- _SET EXERCISE_
Below are some entries. Copy each line that holds the string "with".
= = = = = = =
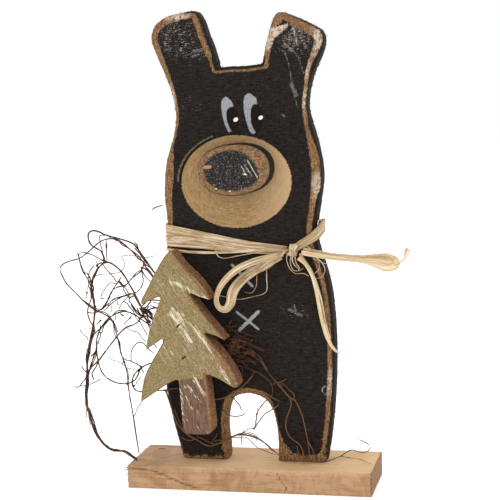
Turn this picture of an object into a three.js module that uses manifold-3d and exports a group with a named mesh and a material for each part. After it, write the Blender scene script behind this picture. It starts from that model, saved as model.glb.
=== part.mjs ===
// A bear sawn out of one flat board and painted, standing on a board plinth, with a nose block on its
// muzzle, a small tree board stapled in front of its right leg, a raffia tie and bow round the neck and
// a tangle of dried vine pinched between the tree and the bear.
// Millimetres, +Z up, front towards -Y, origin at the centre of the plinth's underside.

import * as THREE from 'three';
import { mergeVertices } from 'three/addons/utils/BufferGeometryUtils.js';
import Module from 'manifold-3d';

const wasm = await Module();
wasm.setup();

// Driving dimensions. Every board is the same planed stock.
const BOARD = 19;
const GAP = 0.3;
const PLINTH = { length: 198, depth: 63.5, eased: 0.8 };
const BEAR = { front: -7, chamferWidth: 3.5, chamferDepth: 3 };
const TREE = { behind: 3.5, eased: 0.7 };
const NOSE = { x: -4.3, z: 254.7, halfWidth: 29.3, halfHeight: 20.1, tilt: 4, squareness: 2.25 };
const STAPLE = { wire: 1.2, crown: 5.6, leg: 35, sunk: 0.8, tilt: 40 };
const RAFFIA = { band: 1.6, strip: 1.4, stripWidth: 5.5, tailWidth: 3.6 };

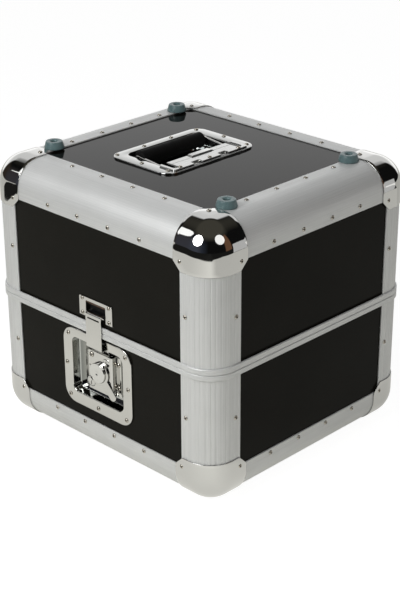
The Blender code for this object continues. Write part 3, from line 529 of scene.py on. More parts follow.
= = = = = = =
- _THE ANSWER_
Turn this picture of an object into a three.js module that uses manifold-3d and exports a group with a named mesh and a material for each part. After it, write the Blender scene script behind this picture. It starts from that model, saved as model.glb.
// A bear sawn out of one flat board and painted, standing on a board plinth, with a nose block on its